Fe doping effect on the structural, magnetic and surface properties of SnO2 nanoparticles prepared by a polymer precursor method

In this study the structural, magnetic and surface characterization of Fe-doped SnO2 nanopowders synthesized by a polymer precursor method is presented. The x-ray diffraction (XRD) data analysis shows the formation of rutile-type structure for all samples. For Fe-content up to 5.0 mol% lattice constants and unit cell volume values suggest substitutional solution of Fe3+- and Sn4+-ions in the SnO2 matrix and the likely generation of oxygen vacancies to account for charge compensation. Above 5.0 mol% Fe-content the entrance of Fe3+-ions into interstitial sites seems to be the dominant regime. Magnetic measurements confirm the ferric valence state and suggest the coexistence of weak ferromagnetic (FM) with strong paramagnetic (PM) phases. Using the bound magnetic polaron (BMP) model the FM contribution has been associated to electrons trapped within oxygen vacancies (donor electrons) that form BMPs which overlap to create a spin-split impurity band.

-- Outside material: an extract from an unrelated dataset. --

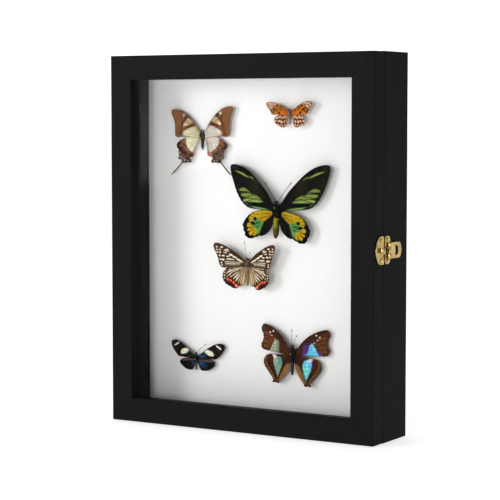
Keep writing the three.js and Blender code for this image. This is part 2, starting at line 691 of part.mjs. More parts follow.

Despite the small size of the particles no evidence of thermal relaxation effects has been observed, which was assigned to the formation of aggregates of strongly interacting naked particles. Above ≈1.0 mol% Fe-content, the antiferromagnetic (AFM) interaction associated to Fe-clusters seems to be dominant and only a PM phase is observed. These results are consistent with XPS data analysis which indicates that the magnetic properties are strongly correlated with the surface properties of the particles.